Louro opens up a new vista of interpreting Nehru’s life and his political journey. This is not a biography, but rather an intellectual history framed along the harsh realities of the political conditions that characterize the interwar period. Rather than merely being a biographical account of one of the most distinguished anti-imperialist personas of the twentieth century, the book offers an understanding of the transnational connections Nehru established at several crucial turning points in his life. The book should be read as a history that devotes great attention to mapping out the broad range of encounters and connections Nehru made as a devoted internationalist and anti-imperialist. The later shaped a life striving towards the ambition of liberating India from British rule.
Notes:
1 Benjamin Zachariah, Nehru, London 2004.
2 Josephine Fowler, Japanese and Chinese Immigrant Activists.
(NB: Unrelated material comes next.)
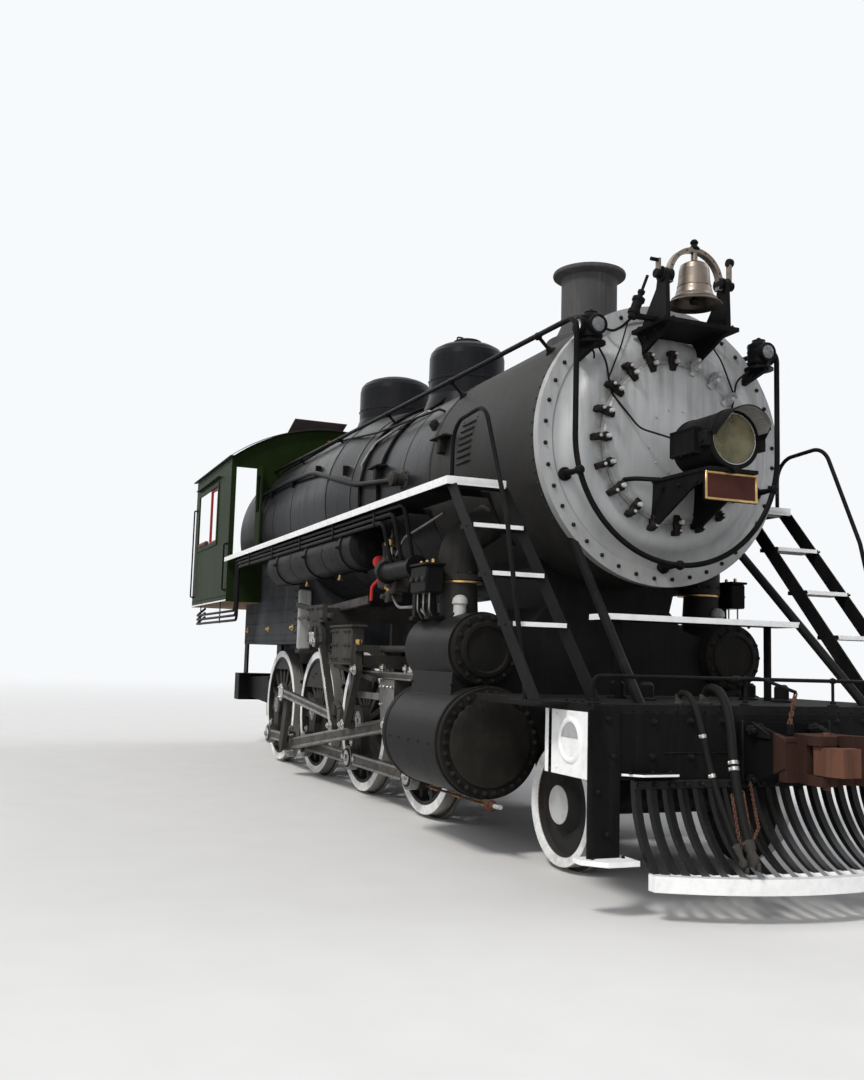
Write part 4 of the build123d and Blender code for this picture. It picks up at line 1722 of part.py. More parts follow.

Organizing in American and International Communist Movements, 1919-1933, New Brunswick 2007, pp. 12–14.
3 Akira Iriye / Pierre-Yves Saunier (eds.), The Palgrave Encyclopedia of Transnational History, Houndmills 2009, p. xviii.
4 Mark Mazower, Governing the World, New York 2012; Pankaj Mishra, From the Ruins of Empire, New York 2012.
5 Michele L. Louro, Comrades against Imperialism, pp. 146–47, 175; Fredrik Petersson, The “Colonial Conference” and Dilemma of the Comintern’s Colonial Work, 1928-29, in: Vijay Prashad (ed.), Communist Histories. Volume 1, New Delhi, 2016.